Today is Fathers Day and I had a show-stopping conversation with Morgan. His dad, my husband, passed away in 2006, when Morgan was 22. We were talking about choosing a partner for marriage.

Morgan said a thoughtful, tender thing to me, at least that’s what I heard. He said that he and his younger brother Alex have an idea of what a good marriage can be because of the way their parents, Clark and me, stayed together and remained committed to each other for over 25 years. That’s the model they have in mind, and they are looking for partners with which to do the same. But oh, my words are so clinical and cliché. His words were so very much more human, more Morgan.
Clark and I were truly each other’s best friend, there for each other, no question.
Morgan and I spoke about other things too – work, the addition, his cats, air conditioning, July 4th weekend, the cicadas. And then we hung up.
And then I began to worry.
In my efforts to make sure my sons are certain that Lee does not mean more to me than their father, have I led them to believe that Clark and I had a fairy-tale marriage? Will they be endlessly looking for fairy-tale relationships? As a young girl I believed in fairy-tale romances and marriages. As an older woman I believe in fairy-tale romances and marriages. But in-between I learned that it isn’t all lovey-dovey and happy til death do we part.
There were days during my marriage, and sometimes there were weeks or months when I wondered why or how or when. Do I really love him? Would I be happier with someone else? Am I trapped?
We never fought and I can’t remember ever raising our voices at each other. I’m pretty sure that is true. Two of the men I dated after his death, and the one that I am living with now get to that frenetic, shouting state so quickly.
Arguing with men, with anyone actually except my mother and a few employees (I loathe being in a supervisory position) was new to me, and very uncomfortable, and so I talked about it, trying to understand this hurtful dynamic in a relationship. One of my “dates” thought that Clark must have been hen-pecked. How else could he not have gotten angry with me since I was such a controlling, demanding woman? I don’t see that.

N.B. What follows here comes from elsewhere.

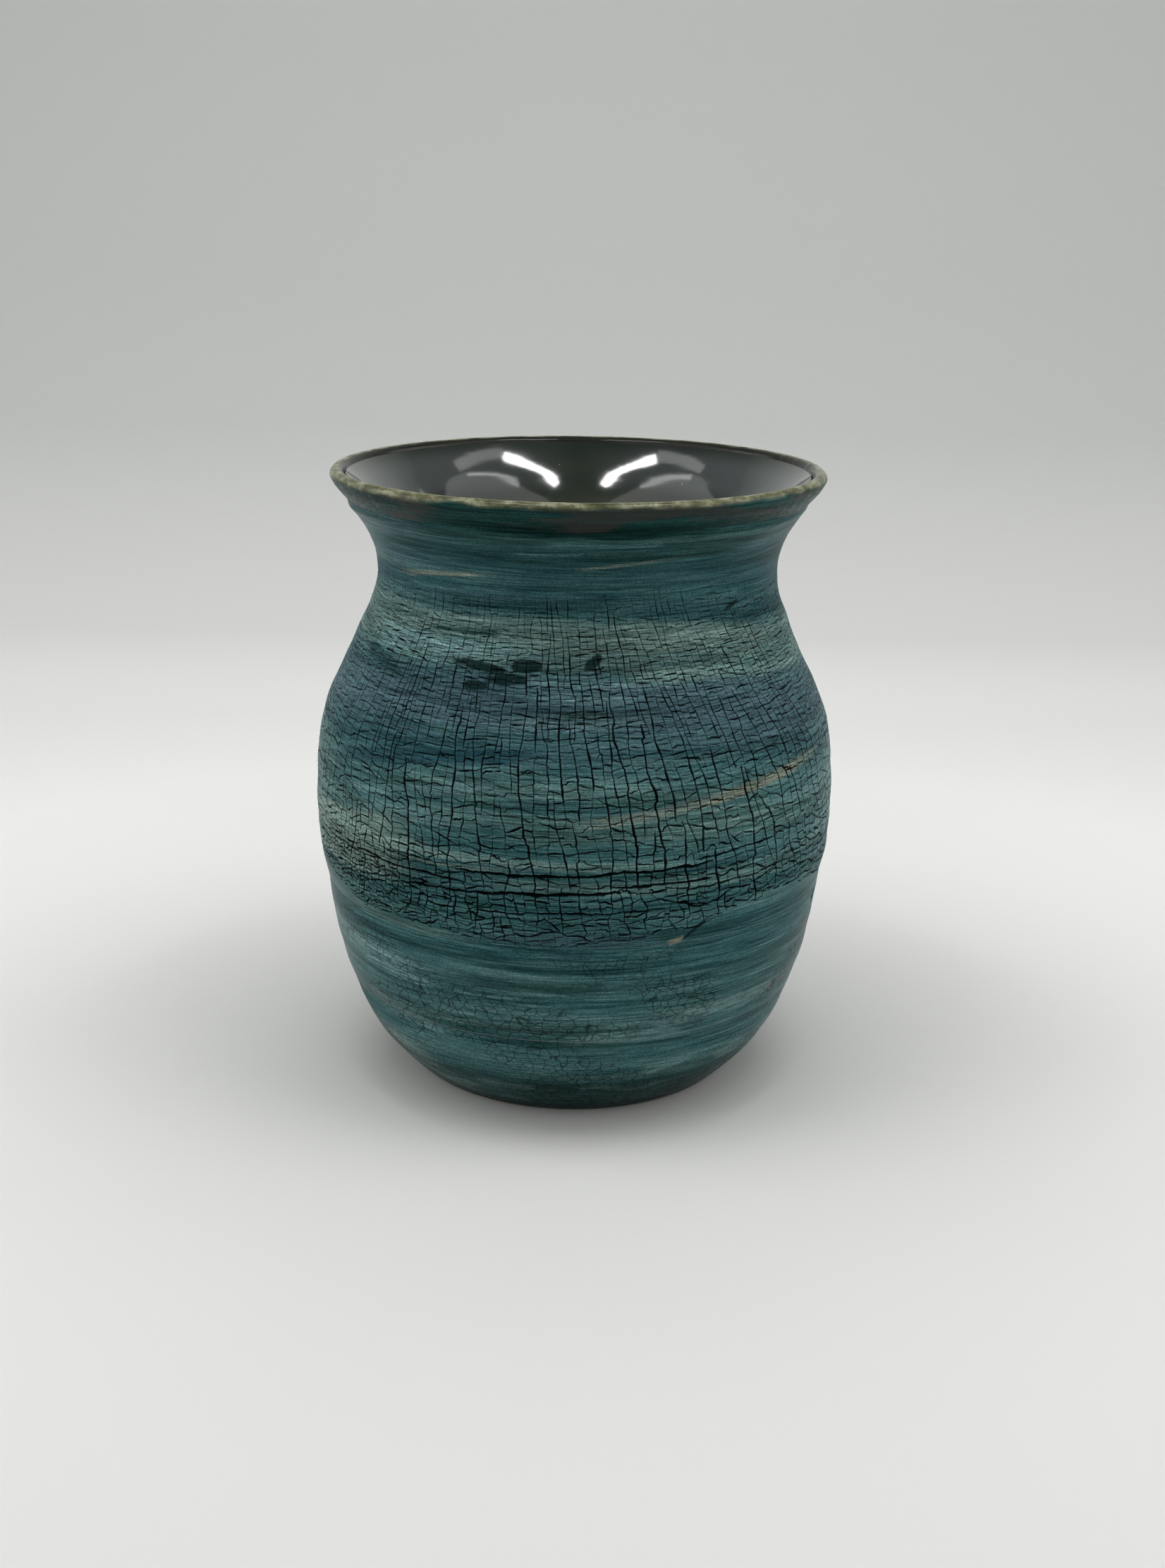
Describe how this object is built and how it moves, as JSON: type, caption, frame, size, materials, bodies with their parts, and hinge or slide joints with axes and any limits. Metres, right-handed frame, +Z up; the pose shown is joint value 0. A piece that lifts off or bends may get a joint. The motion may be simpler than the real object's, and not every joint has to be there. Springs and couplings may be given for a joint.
{
  "type": "stoneware vase",
  "caption": "Wheel-thrown vase with a full belly, narrow neck and flared lip, crackled blue-grey slip outside and a dark glossy liner.",
  "frame": {"origin": "centre of the foot's resting face", "axes": "+Z up along the axis of the pot, from foot to lip; the side that the picture shows faces -Y"},
  "size_m": [0.1128, 0.1128, 0.1325],
  "materials": {
    "fired_clay": "unglazed buff stoneware, dry and slightly gritty",
    "liner_glaze": "dark glossy liner glaze",
    "rim_glaze": "semi-gloss olive cream glaze",
    "crackle_slip": "satin brushed slip in slate blue, teal and grey green, cracked into small plates",
    "brushed_glaze": "smooth satin blue teal glaze with fine brush lines",
    "foot_glaze": "glossy green teal glaze with pale dabs"
  },
  "bodies": {
    "root": {"stoneware_body": "fired_clay", "liner_glaze": "liner_glaze", "rim_glaze": "rim_glaze", "crackle_slip": "crackle_slip", "brushed_glaze": "brushed_glaze", "foot_glaze": "foot_glaze"}
  },
  "joints": []
}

Clark was level-headed, calm, comforting. When I totally crashed the computer in our bookstore, leaving us without any inventory or purchase and sales records, he treated me gently and with concern as I walked around constantly crying, mute, and in a shadow for three weeks. Even when he was hurting with cancer, he found the way to help me through my anxiety and craziness over my mother’s violent and ugly onset of Alzheimer’s and the difficulty of getting her, her friends, and her independent living facility to accept the fact that she needed help.
Another one of my “dates” thought that Clark must have been a saint. I don’t see that either.
Lee doesn’t analyze. He just knows that we are both a little bit (hah) high strung, and get frustrated easily. Of course, I think he is the provocateur, but we won’t go there. If we’re not laughing at ourselves in an hour, we kiss and make up in the morning. We know we’ve got a good thing going and we aren’t going to let our big fat egos and our insecurities mess it up.
Clark and I may have talked and discussed, compromised, but I don’t even remember doing that. We just thought the same way. We successfully owned and operated two small businesses together. We built one house and did major improvements on two others. I guess we were a good match.
When we were courting he had a dream of sailing around the world. This sounded like heaven to me. After several years I realized this was definitely just a dream. He was much too cautious, too responsible, and he had a nightmare of an experience sailing the Marion Bermuda Race in 1979.
Only once did I see him lose it.
That was right after Morgan was born. He had recently changed jobs, and had given up smoking. Who knows exactly what brought on the anxiety attack that sent him to the hospital and then to bed for months. If ever I would have left him, it would have been then. But somehow both he and I got through it. Yes, he did get stuck when he was diagnosed, but who wouldn’t, and he soon started looking for answers.
Later on, as he got sicker and weaker with his non-Hodgkins, our life got smaller and smaller, but it was actually a dream. We were living in a 200 year old home that smiled on us. We hardly ever left it. Our children were off on their own.
It felt to me as if I was getting to know a new Clark. We spoke of what was happening to him and what would become of me. We were delving into places that we never had entered before. We were falling in love again.
Perhaps I have rewritten history for myself and for my boys. It is hard when you are juggling jobs and children to take the time to love each other. As I look back now, which I am so lucky to be able to do, I wish we had taken more time for ourselves and were more expressive of our feelings. At the time I was proud of our stoicism. It seemed to me that we just understood we were with each other and we didn’t have to prove it to each other over and over. And I think he felt the same. We never doubted.
We were fortunate we had a quiet, close time at the end of Clark’s life. He made it possible. He is the one who wanted us to buy that big, rambling house – a bear to maintain – on nine acres which needed constant mowing and care. I wanted to say “No. We don’t need an apple orchard. What are you crazy? All that spraying, all that work?”
But because I knew I had another life on the way, I would have done anything with him.